▶ _INSTRUCTIONS FOR THE TASK_
Will you give the material below again, every line exactly as it is?
## START
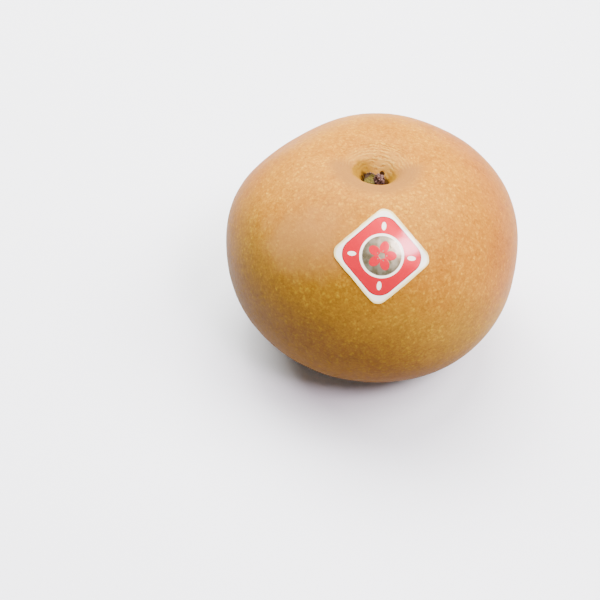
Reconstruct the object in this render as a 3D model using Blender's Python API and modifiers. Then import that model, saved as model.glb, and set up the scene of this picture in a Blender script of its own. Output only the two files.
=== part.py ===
"""Nashi pear, whole and picked, for Blender 4.5.

A large, flat-round russet fruit that stands on its blossom end, with its woody stem clipped
short inside the stem cavity and a blank foil label stuck on its shoulder.
Units are metres. +Z is up, and the origin is on the ground under the middle of the fruit.
The front, where the label is, faces -Y.
"""

import math

import bmesh
import bpy
from mathutils import Matrix, Vector, noise
from mathutils.bvhtree import BVHTree

# Fruit, driving dimensions
MEAN_RADIUS = 0.0509
CROWN_HEIGHT = 0.0436  # widest level to the shoulder, before the hollows are sunk
BASE_DEPTH = 0.0399  # widest level down to the blossom end, before the basin is sunk
SHOULDER_FULLNESS = 0.82  # 1 is an ellipse, less is squarer

# Stem cavity: a wide dish with a steep funnel in its middle
DISH_DEPTH = 0.0061
DISH_RADIUS = 0.0132
FUNNEL_DEPTH = 0.0078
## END
▶ _WORKED ANSWER_
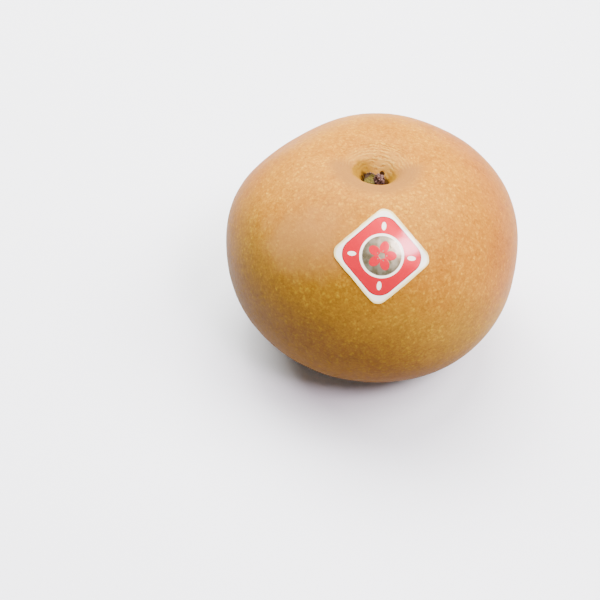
Reconstruct the object in this render as a 3D model using Blender's Python API and modifiers. Then import that model, saved as model.glb, and set up the scene of this picture in a Blender script of its own. Output only the two files.
=== part.py ===
"""Nashi pear, whole and picked, for Blender 4.5.

A large, flat-round russet fruit that stands on its blossom end, with its woody stem clipped
short inside the stem cavity and a blank foil label stuck on its shoulder.
Units are metres. +Z is up, and the origin is on the ground under the middle of the fruit.
The front, where the label is, faces -Y.
"""

import math

import bmesh
import bpy
from mathutils import Matrix, Vector, noise
from mathutils.bvhtree import BVHTree

# Fruit, driving dimensions
MEAN_RADIUS = 0.0509
CROWN_HEIGHT = 0.0436  # widest level to the shoulder, before the hollows are sunk
BASE_DEPTH = 0.0399  # widest level down to the blossom end, before the basin is sunk
SHOULDER_FULLNESS = 0.82  # 1 is an ellipse, less is squarer

# Stem cavity: a wide dish with a steep funnel in its middle
DISH_DEPTH = 0.0061
DISH_RADIUS = 0.0132
FUNNEL_DEPTH = 0.0078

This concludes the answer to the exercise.